MEMPHIS, Tenn. — With summer right around the corner, community and religious leaders are coming together, hoping to curb juvenile crime.

Shelby County Commissioner Henri E. Brooks said, “If we’re not going to do anything, then let’s shut up.” She thinks it’s time to stop talking about how to curb juvenile crime and actually do it. “What they need to keep them into some kind of constructive activity and not involved in the negative activity in the street.”

The fight to lower the crime rate among kids was the main topic of discussion among city officials and community leaders.

Brooks, who’s over District 7, said she’s working to put power back into the community– starting with churches. “Since we have so many churches, one on every corner if you will, let’s open up those doors and let those children come in.”

Thursday morning, Brooks hosted a Pastor Prayer breakfast. The goal was to encourage conversations among church leaders on providing safe spaces for teens and kids looking to venture away from negative activities.

“Let’s just be real. Black children suffer from constructive locations where they can let loose some of their energy,” Brooks said.

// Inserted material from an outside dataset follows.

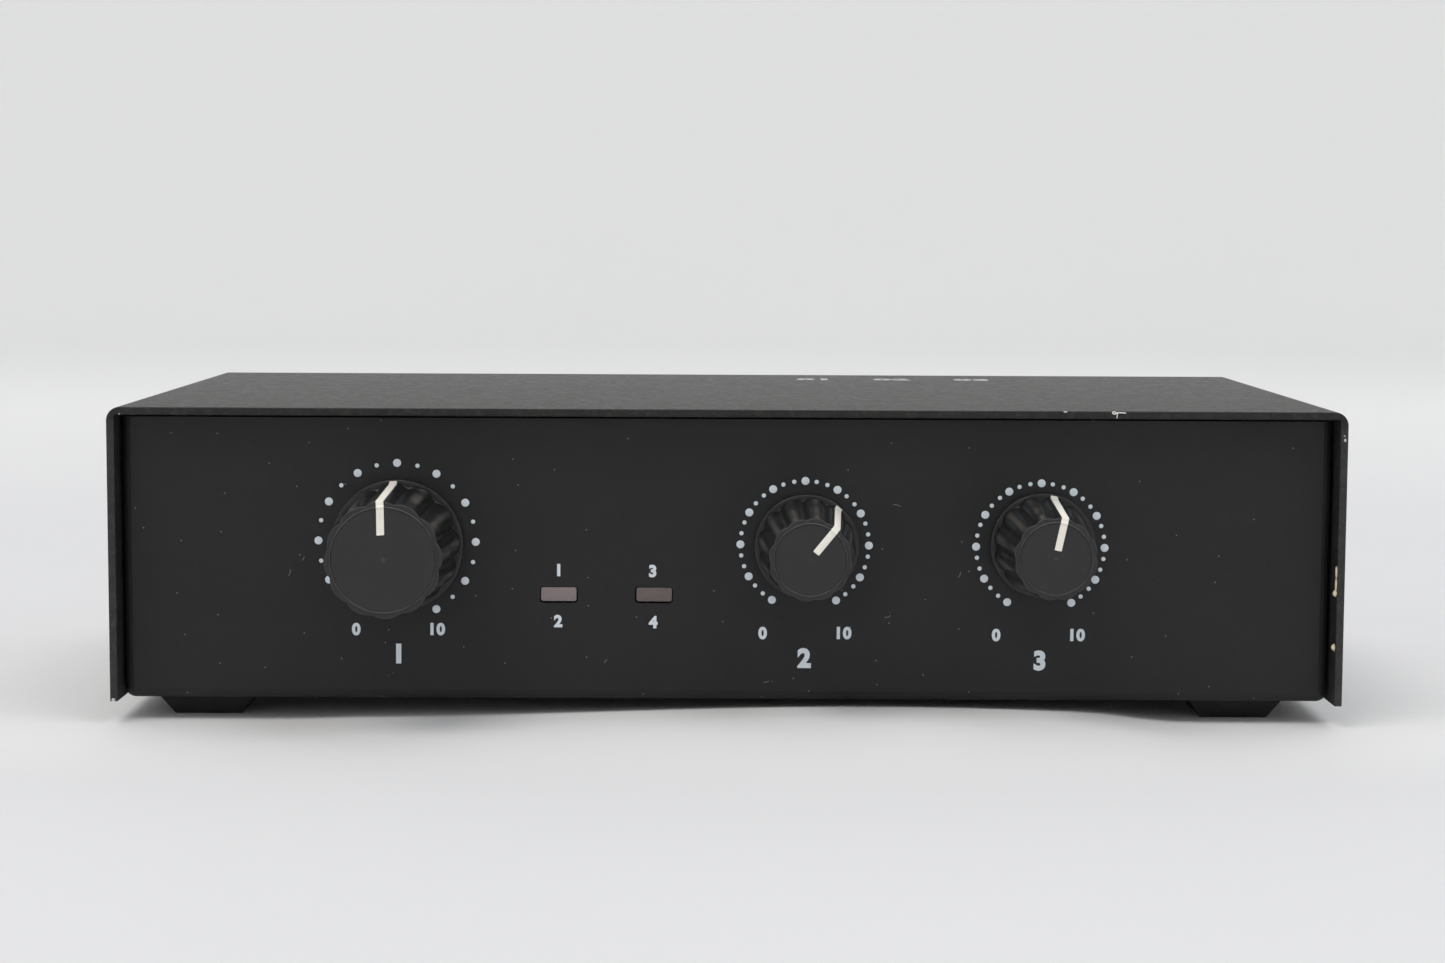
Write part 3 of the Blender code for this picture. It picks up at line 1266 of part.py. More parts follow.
def make_capacitor():
    """An upright can with a crimped groove near its foot."""
    groove_low = CAPACITOR_GROOVE_HEIGHT - CAPACITOR_GROOVE
    groove_high = CAPACITOR_GROOVE_HEIGHT + CAPACITOR_GROOVE
    profile = [
        (0, 0),
        (CAPACITOR_RADIUS, 0),
        (CAPACITOR_RADIUS, groove_low),
        (CAPACITOR_RADIUS - CAPACITOR_GROOVE, CAPACITOR_GROOVE_HEIGHT),
        (CAPACITOR_RADIUS, groove_high),
        (CAPACITOR_RADIUS, CAPACITOR_HEIGHT - CAPACITOR_EDGE),
        (CAPACITOR_RADIUS - CAPACITOR_EDGE, CAPACITOR_HEIGHT),
        (0, CAPACITOR_HEIGHT),
    ]
    capacitor = turned("filter_capacitor", profile, ROUND_FACETS, board_place("filter_capacitor"))
    return finish(capacitor, "aluminium")


def make_crystal():
    """A crystal's metal can with round ends, on a wider brim."""
    place = board_place("crystal")
    can = rounded_rectangle(CRYSTAL_LENGTH, CRYSTAL_WIDTH, CRYSTAL_WIDTH / 2 - CRYSTAL_BRIM / 2)
    crystal = prism("crystal", can, 0, CRYSTAL_HEIGHT, place)
    brim_width = CRYSTAL_WIDTH + 2 * CRYSTAL_BRIM
    brim = rounded_rectangle(CRYSTAL_LENGTH + 2 * CRYSTAL_BRIM, brim_width, CRYSTAL_WIDTH / 2)
    join(crystal, prism("crystal_brim", brim, 0, CRYSTAL_BRIM_HEIGHT, place))
    return finish(crystal, "nickel")


def make_board_parts():
    controller = (CONTROLLER_SIDE, CONTROLLER_SIDE, CONTROLLER_HEIGHT, CONTROLLER_LEADS)
    make_chip("microcontroller", *controller, all_round=True)
    make_chip("usb_chip", USB_CHIP_LENGTH, USB_CHIP_WIDTH, USB_CHIP_HEIGHT, USB_CHIP_LEADS, all_round=False)
    make_transformer("computer_transformer")
    make_transformer("radio_transformer")
    make_relay()
    make_capacitor()
    make_crystal()


def make_keyer():
    clear_scene()
    make_chassis()
    make_cover()
    make_feet()
    make_cover_screws()
    make_board()
    make_controls()
    for side in LAMP_SHARES:
        make_lamp(side)
    make_sockets()
    make_board_parts()


make_keyer()
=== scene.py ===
import math

import bmesh
import bpy
from mathutils import Euler, Matrix, Vector


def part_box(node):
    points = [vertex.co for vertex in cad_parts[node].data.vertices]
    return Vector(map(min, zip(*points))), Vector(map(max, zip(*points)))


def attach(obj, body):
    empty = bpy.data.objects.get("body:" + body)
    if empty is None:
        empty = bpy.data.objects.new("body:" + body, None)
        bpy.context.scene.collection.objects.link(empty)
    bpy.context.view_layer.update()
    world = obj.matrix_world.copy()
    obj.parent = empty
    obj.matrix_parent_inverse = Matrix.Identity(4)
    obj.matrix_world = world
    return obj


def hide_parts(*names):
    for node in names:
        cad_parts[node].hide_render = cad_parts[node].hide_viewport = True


# A black folded-steel morse keyer, seen from the front. All sizes are in metres.

SHARP_ANGLE = math.radians(32)
QUARTER_TURN = math.pi / 2
CIRCLE_STEPS = 48
DOT_STEPS = 24
BEND_STEPS = 10
EDGE_STEPS = 4
EDGE_SHARES = [step / EDGE_STEPS for step in range(EDGE_STEPS + 1)]
THIRDS = (0, 1 / 3, 2 / 3, 1)
SEAT_GAP = 0.0003
BOARD_TOP_Z = 0.0125

# Sheet metal cover
SHEET = 0.0011
OUTER_BEND = 0.0019
INNER_BEND = 0.0003
SHEET_EDGE = 0.00016
SCREW_HOLE_RADIUS = 0.0018

# Cover screws
COVER_SCREWS = [(end, side) for end in ("front", "rear") for side in ("left", "right")]
SCREW_RADIUS = 0.0015
SCREW_TIP_RADIUS = 0.0013
SCREW_TIP = 0.0003
SCREW_ROOT = 0.00128
SCREW_PITCH = 0.0005
SCREW_LAND = 0.15
HEAD_EDGE = 0.0001
HEAD_SIDE = 0.0006
HEAD_STEPS = 8
HEAD_FULLNESS = 0.75
CROSS_ARM = 0.0016
CROSS_HALF_WIDTH = 0.00038
CROSS_DEPTH = 0.0009
CROSS_CLEARANCE = 0.001
CROSS_TURNS = {"front": 0.31, "rear": 1.09}

# Knobs: radii, depths of the flutes, and width, start and skew of the pointer line
SMALL_KNOB = {
    "skirt": 0.00730,
    "base": 0.00678,
    "crest": 0.00568,
    "rim": 0.00496,
    "flute": 0.00042,
    "face_flute": 0.00030,
    "line": 0.00100,
    "line_start": 0.00112,
    "line_skew": (0.0, 0.0),
}
LARGE_KNOB = {
    "skirt": 0.00920,
    "base": 0.00868,
    "crest": 0.00796,
    "rim": 0.00716,
    "flute": 0.00060,
    "face_flute": 0.00042,
    "line": 0.00106,
    "line_start": 0.00335,
    "line_skew": (-0.00010, 0.00013),
}
KNOBS = {
    "speed": (LARGE_KNOB, math.radians(-4)),
    "computer": (SMALL_KNOB, math.radians(39)),
    "radio": (SMALL_KNOB, math.radians(12)),
}
LOBES = 12
COLUMNS_PER_LOBE = 14
KNOB_COLUMNS = LOBES * COLUMNS_PER_LOBE
KNOB_STANDOFF = 0.0008
SKIRT_THICKNESS = 0.0009
SKIRT_EASE = 0.00010
# The skirt's top edge: wear with a painted highlight
SKIRT_WEAR_AND_HIGHLIGHT = 0.70
KNOB_STEP = 0.00018
KNOB_EASE = 0.00013
KNOB_WALL = 0.0007
KNOB_CEILING = 0.0041
BORE_RADIUS = 0.0033
BORE_END_WALL = 0.0019
RIM_WIDTH = 0.00014
RIM_DROP = 0.00018
RIM_EASE = 0.00004
FLANK_LEVELS = 10
FLANK_SINK = 0.00002
FLANK_FOOT = 0.00012
FLANK_ENDS = 0.00018
FOOT_FILLET = 0.00006
LINE_PROUD = 0.00004
LINE_DEPTH = 0.00040
LINE_EASE = 0.00008
LINE_CORNER = 0.00010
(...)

Dr. Telisa Franklin is the Executive Assistant for Willing Souls Church in North Memphis, and she says community leaders need to be more proactive in fighting juvenile crime. “Let’s make sure the doors are open for our young people. Summer is approaching. What are we doing to push our young people to their purpose?”

Various organizations, Memphis Shelby County School staff members and the Shelby County Sheriff’s office joined in on the conversation.

Commissioner Brooks says even though they are still early in the planning process, the work to get more kids off the streets is well underway. “You know how babies do when they want your attention. They start to act out. So, that’s what a lot of this acting out is about. We’ve got to start hugging our children in a positive way.”

Brooks says once the details are finalized, it will be released through schools and churches in the community.